Open Proposals are presented on the GeoServer wiki - and anyone can write a proposal (no commit access required).
Balance Every member of the community is welcome to participate. Project decisions are discussed in public by the community as a whole. Decisions are made by a project steering committee and not subject to the whims of any single developer or organizations.
Responsibility The Project Steering Committee is responsible for the strategic direction of the GeoServer project. Central to this responsibility is evaluating proposals and providing a clear decision through a public voting process.
Adding features¶
During the development cycle community members propose new features and improvements to be included in the next release. The following are the prerequisites for proposing a new feature:
The feature has a sponsor. This means either a developer willing to carry out the work or a customer who is paying for it.
The feature has gone through the GSIP process if necessary. Whether a feature requires a GSIP is decided by the community when the feature is proposed.
The determining factor for what release a feature should be included in is based on the estimate of the time to implement the feature, and the current Release cycle.
New features may be backported to the stable series (if technically feasible) after being tried out on the main development branch for a month.
Adding fixes¶
During the release cycle community members contribute fixes to be included, and backported, to be included in subsequent releases.
Each fix requires an issue tracker entry, to be included in the release notes
Each fix must be applied to the main development branch, and then backported.
While a release may be held for a “blocking” issue this is determined by discussion on the developer email list.
Please respect our release volunteers. We stop back porting fixes the day before release so CITE tests can verify the release includes all the changes needed.
Upgrading dependencies¶
During both the development and release cycle, dependencies may be upgraded, either as part of a new feature or fix, or as a standalone change during general maintenance.
When backporting changes that include dependency upgrades, keep in mind the guidelings for backporting fixes and features, as they apply to the dependency that changed:
Upgrades for bug fixes or security issues can be backported immediately like any other fix.
Upgrades for new features that do not require an API change (either in the upgraded library or in GeoServer) can be backported after one month. Additive-only API changes may also be backported where technically feasible.

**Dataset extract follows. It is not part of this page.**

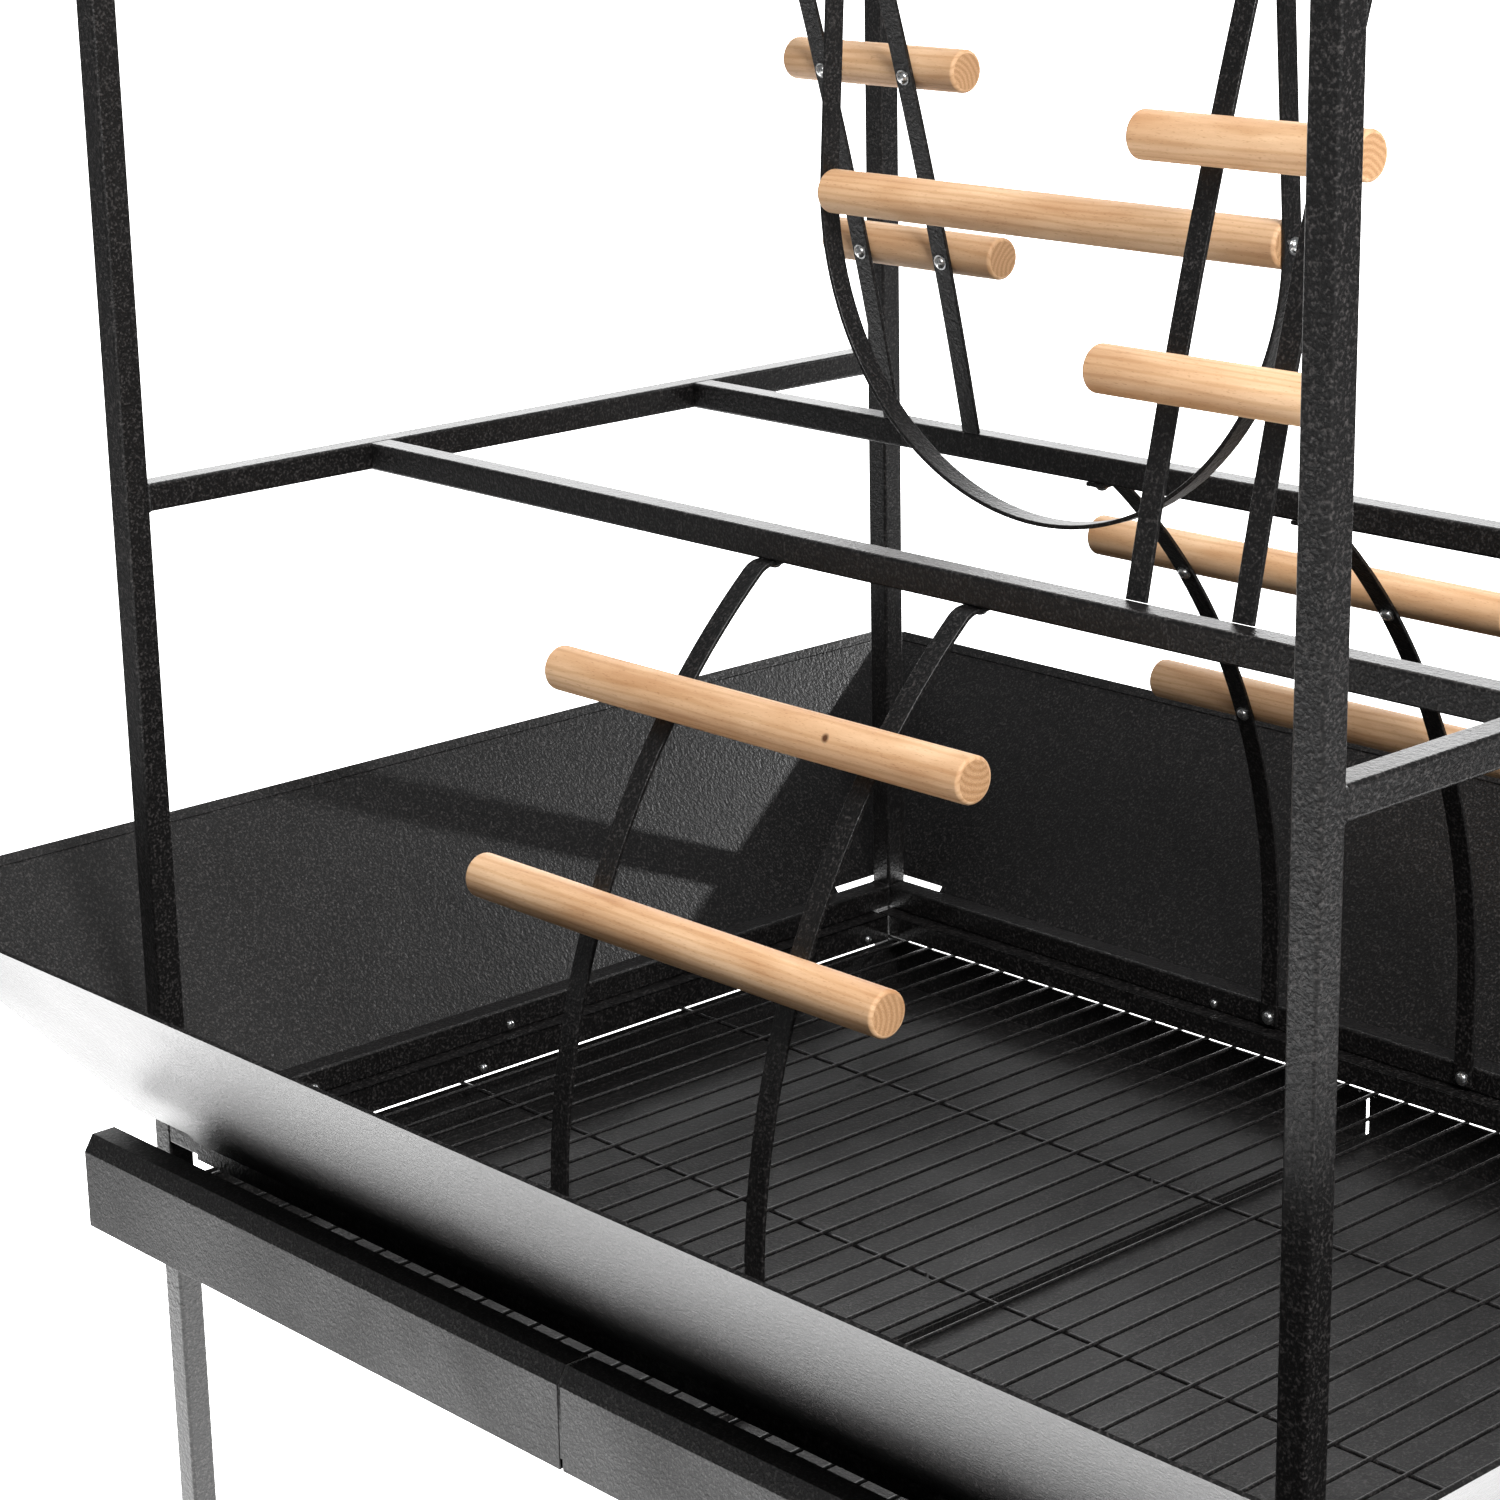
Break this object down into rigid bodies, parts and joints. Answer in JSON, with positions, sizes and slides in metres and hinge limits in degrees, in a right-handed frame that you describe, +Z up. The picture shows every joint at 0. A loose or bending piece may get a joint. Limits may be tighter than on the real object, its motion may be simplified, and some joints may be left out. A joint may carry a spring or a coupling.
{
  "type": "parrot play stand",
  "caption": "Free-standing bird play stand: steel tube frame on castors with dowel ladders, a hoop swing, flared seed guards, and wire floors over pull-out trays.",
  "frame": {"origin": "on the floor under the middle of the stand, in the plane the castors stand on", "axes": "+Z up, +Y to the back, -Y to the front where the trays pull out, +X to the right seen from the front"},
  "size_m": [1.3524, 1.0444, 1.5023],
  "materials": {
    "black_powder_coat": "fine textured satin powder coat",
    "beech_dowel": "plain sanded beech, unvarnished",
    "zinc_plate": "bright zinc plate",
    "black_plastic": "moulded black nylon",
    "grey_castor_tread": "grey soft tread"
  },
  "bodies": {
    "root": {"post_frame_left": "black_powder_coat", "leg_frame_left": "black_powder_coat", "post_frame_right": "black_powder_coat", "leg_frame_right": "black_powder_coat", "post_cap_front_left": "black_plastic", "post_cap_front_right": "black_plastic", "post_cap_back_left": "black_plastic", "post_cap_back_right": "black_plastic", "middle_long_rail_front": "black_powder_coat", "stand_beam_front": "black_powder_coat", "base_beam_front": "black_powder_coat", "middle_long_rail_back": "black_powder_coat", "stand_beam_back": "black_powder_coat", "base_beam_back": "black_powder_coat", "tray_centre_runner": "black_powder_coat", "top_centre_rail": "black_powder_coat", "guard_front": "black_powder_coat", "guard_right": "black_powder_coat", "guard_back": "black_powder_coat", "guard_left": "black_powder_coat", "lower_ladder_front_strip_1": "black_powder_coat", "lower_ladder_front_strip_2": "black_powder_coat", "upper_ladder_front_strip_1": "black_powder_coat", "upper_ladder_front_strip_2": "black_powder_coat", "lower_ladder_front_rung_1": "beech_dowel", "lower_ladder_front_rung_2": "beech_dowel", "upper_ladder_front_rung_1": "beech_dowel", "upper_ladder_front_rung_2": "beech_dowel", "upper_ladder_front_rung_3": "beech_dowel", "lower_ladder_back_strip_1": "black_powder_coat", "lower_ladder_back_strip_2": "black_powder_coat", "upper_ladder_back_strip_1": "black_powder_coat", "upper_ladder_back_strip_2": "black_powder_coat", "lower_ladder_back_rung_1": "beech_dowel", "lower_ladder_back_rung_2": "beech_dowel", "upper_ladder_back_rung_1": "beech_dowel", "upper_ladder_back_rung_2": "beech_dowel", "upper_ladder_back_rung_3": "beech_dowel", "swing_pivot_left": "zinc_plate", "swing_pivot_right": "zinc_plate", "castor_socket_front_left": "black_plastic", "castor_socket_front_right": "black_plastic", "castor_socket_back_left": "black_plastic", "castor_socket_back_right": "black_plastic"},
    "tray_left": {"tray_left": "black_powder_coat", "grid_left": "black_powder_coat"},
    "tray_right": {"tray_right": "black_powder_coat", "grid_right": "black_powder_coat"},
    "swing": {"swing_strap": "black_powder_coat", "swing_perch": "beech_dowel", "swing_perch_screw_left": "zinc_plate", "swing_perch_screw_right": "zinc_plate"},
    "fork_front_left": {"castor_fork_front_left": "zinc_plate"},
    "wheel_front_left": {"castor_wheel_front_left": "grey_castor_tread"},
    "fork_front_right": {"castor_fork_front_right": "zinc_plate"},
    "wheel_front_right": {"castor_wheel_front_right": "grey_castor_tread"},
    "fork_back_left": {"castor_fork_back_left": "zinc_plate"},
    "wheel_back_left": {"castor_wheel_back_left": "grey_castor_tread"},
    "fork_back_right": {"castor_fork_back_right": "zinc_plate"},
    "wheel_back_right": {"castor_wheel_back_right": "grey_castor_tread"}
  },
  "joints": [
    {"name": "tray_left_slide", "type": "slide", "parent": "root", "child": "tray_left", "axis": [0, -1, 0], "range_m": [0, 0.55]},
    {"name": "tray_right_slide", "type": "slide", "parent": "root", "child": "tray_right", "axis": [0, -1, 0], "range_m": [0, 0.55]},
    {"name": "swing_pivot", "type": "hinge", "parent": "root", "child": "swing", "pos_m": [0, 0, 1.462], "axis": [1, 0, 0], "range_deg": [-18, 18]},
    {"name": "castor_front_left_swivel", "type": "hinge", "parent": "root", "child": "fork_front_left", "pos_m": [-0.524, -0.37, 0.075], "axis": [0, 0, 1], "continuous": true},
    {"name": "castor_front_left_roll", "type": "hinge", "parent": "fork_front_left", "child": "wheel_front_left", "pos_m": [-0.524, -0.348, 0.03], "axis": [1, 0, 0], "continuous": true},
    {"name": "castor_front_right_swivel", "type": "hinge", "parent": "root", "child": "fork_front_right", "pos_m": [0.524, -0.37, 0.075], "axis": [0, 0, 1], "continuous": true},
    {"name": "castor_front_right_roll", "type": "hinge", "parent": "fork_front_right", "child": "wheel_front_right", "pos_m": [0.524, -0.348, 0.03], "axis": [1, 0, 0], "continuous": true},
    {"name": "castor_back_left_swivel", "type": "hinge", "parent": "root", "child": "fork_back_left", "pos_m": [-0.524, 0.37, 0.075], "axis": [0, 0, 1], "continuous": true},
    {"name": "castor_back_left_roll", "type": "hinge", "parent": "fork_back_left", "child": "wheel_back_left", "pos_m": [-0.524, 0.392, 0.03], "axis": [1, 0, 0], "continuous": true},
    {"name": "castor_back_right_swivel", "type": "hinge", "parent": "root", "child": "fork_back_right", "pos_m": [0.524, 0.37, 0.075], "axis": [0, 0, 1], "continuous": true},
    {"name": "castor_back_right_roll", "type": "hinge", "parent": "fork_back_right", "child": "wheel_back_right", "pos_m": [0.524, 0.392, 0.03], "axis": [1, 0, 0], "continuous": true}
  ]
}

In some cases, upgrading a dependency to fix a bug may also bring with it API changes in the dependency. Consider whether a backport is really necessary in such cases. Security fixes may need to force an api change.
Release cycle¶
GeoServer follows a time-boxed release model, this allows new features to be developed for the project with a set expectation of when a feature will be available for use.
The community maintains three active branches:
main development branch (main): available for development of new functionality, documentation improvements and bug fixes
stable: bug fixes and backport of new functionality that do not affect the GeoServer API or significantly affect stability.
maintenance: bug fixes
For each GeoServer release, we spend six month “prerelease” in a development cycle on the main development branch, followed by six months as the stable release, followed by six months as the maintenance release.
Note
The former beta release has been replaced with an earlier release candidate. There is no longer a “feature freeze” on the main development branch after this release. Instead, the new branch is created at this time, freeing up the main development branch for new features.
Prerelease
Month -6: main development branch open for development
Month -1: month: release candidate is made on new branch
Month 1: (start of month): second release candidate is made, if there are sufficient changes to warrant it.
Release
Month 1: initial stable release (aim for one month after the first release candidate)
Month 3: stable release
Month 5: stable release
Month 7: maintenance release
Month 9: maintenance release
Month 11: maintenance release
We alternate between releasing the stable and maintenance branches. A release goes out each month forming a yearly release cycle.
Here is what that looks like:
Month 1: Release N.0 stable
Month 2: (previous branch N-1 issues a maintenance release)
Month 3: Release N.1 stable
Month 4: (previous branch N-1 issues a maintenance release)
Month 5: Release N.2 stable
Month 6: (next branch N+1 issues a stable release)
Month 7: Release N.3 maintenance
Month 8: (next branch N+1 issues a stable release)
Month 9: Release N.4 maintenance
Month 10: (next branch N+1 issues a stable release)
Month 11: Release N.5 maintenance
For more information, or to volunteer, please check the https://github.com/geoserver/geoserver/wiki/Release-Schedule in the wiki.
Unscheduled Releases
Additional releases may be requested by downstream projects at any point, or may be produced by a volunteer to quickly disseminate a security fix.
Additional stable (or maintenance releases) will use the next available version number. This does not disrupt the release schedule above. We expect volunteers to use common sense and collaborate rather than issue two releases during the same week.
Patch releases are formed by branching from a previous release tag, applying a fix, and issuing a release. Patch releases are versioned appropriately.
As an example GeoServer 2.5.5.1 is a patch release started by branching the GeoServer 2.5.5.